The Rasta was really from when I was a youth living in Waterhouse. I had a cousin named Neville and he was Rasta. Junior Byles used to come and check him every day and smoke the chalice and talk about Rasta. But me being in a Christian home and my father being a preacher I was a Jesus youth and held onto Jesus.

After some time in GP the brethren that was in the cell said to me “Psalm 7 is for the innocent so if you are truly innocent read Psalm 7 every day”. But I couldn’t read at the time so he used to read it. He used to sing it Selassie and I used to sing it Jesus.

After I went to England, Rasta became a part of the mind and I had dreadlocks but still Jesus. But after I went to prison and learned to read, I read the Bible and a certain fullness came to me and I saw Selassie I as God. That was the transformation and I came by the 12 Tribes and then the repatriation and the philosophy of Marcus Garvey and all of that developed.

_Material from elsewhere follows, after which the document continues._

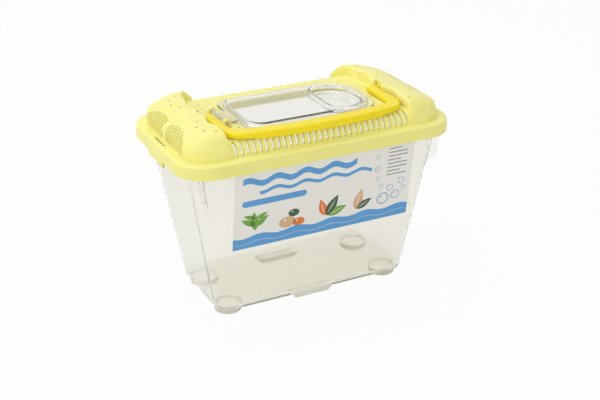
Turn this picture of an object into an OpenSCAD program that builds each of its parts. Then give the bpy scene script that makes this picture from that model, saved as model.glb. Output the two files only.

But from a youth I always wanted to go back to Africa. From the age 7 I had the essence of the story but I never had that fullness. And then the transformation came and I had to repatriate. I saw the lights and I had to go home, through the scope of His Majesty. You learn from Him and see the obedience because His Majesty teaches you that the way is to follow in the footsteps of Christ. So at this point I saw His Majesty as my spiritual father who appointed me to the light.